Data analysis and plotting in Python

Intro and Objectives

Pandas, developed by Wes McKinney, is the “go to” library for doing data manipulation and analysis in Python. It’s not really a statistics library (ala R); for that, StatsModels is the Python library of choice for now. For more advanced stuff like machine learning and data mining algorithms, scikit-learn is the go to Python module.

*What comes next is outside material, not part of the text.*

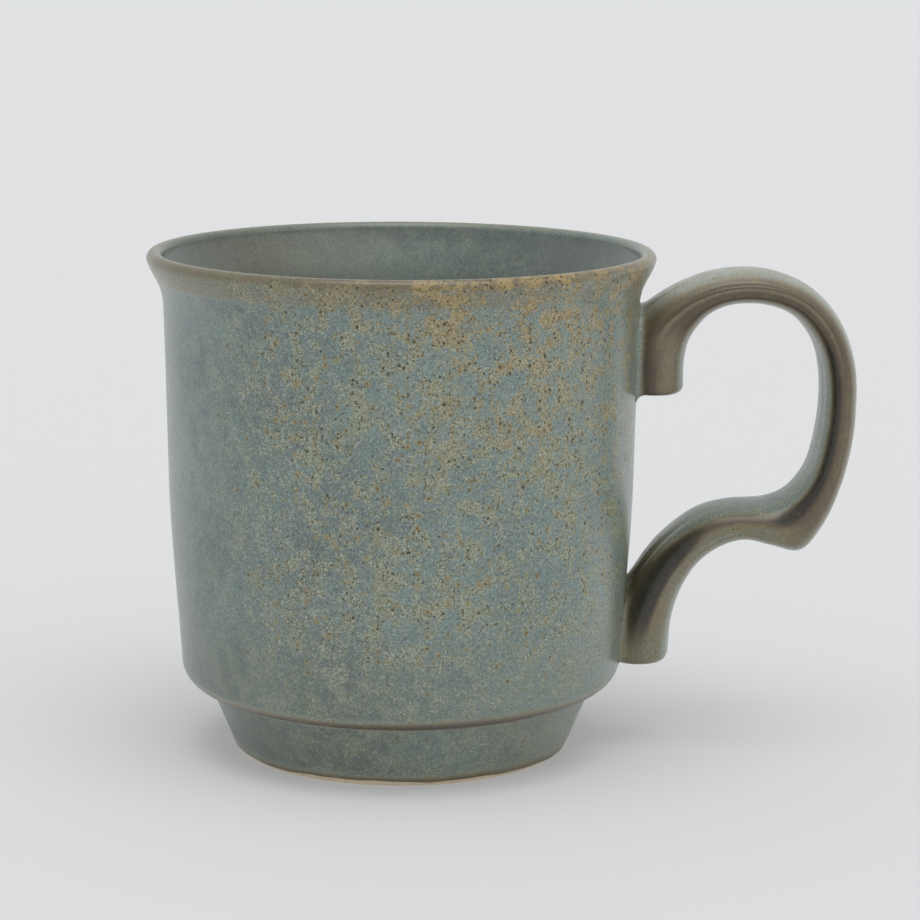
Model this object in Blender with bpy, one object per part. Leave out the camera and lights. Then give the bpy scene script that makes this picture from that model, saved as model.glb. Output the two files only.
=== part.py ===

The de-facto standard plotting library for Python is called matplotlib and it’s one of the key reasons that Python has become such a major force in the analytics world. Below, you’ll also find information on Seaborn, a newish plotting package that uses matplotlib under the hood but provides an easier to use high level interface for common plotting tasks. Another option for visualization is Bokeh it’s designed for creating interactive graphs using web browsers for presentation. Plotly also has similar tools for interactive, web based, Python plotting.

Readings

Python Data Science Handbook (PDSH) - Ch 3 is on pandas, Ch 4 is matplotlib

Downloads and other resources

Activities

Start with this intro to the session: SCREENCAST: Overview of session

This is the primary notebook that we’ll use to learn the basics of pandas and matplotlib. We’ll also be looking at a few of JVP’s notebooks on matplotlib.

  • ORSchedLeadTime_Python.ipynb in ORSchedLeadTime_Python/

Clear the output before starting. This notebook covers the basics of pandas and matplotlib.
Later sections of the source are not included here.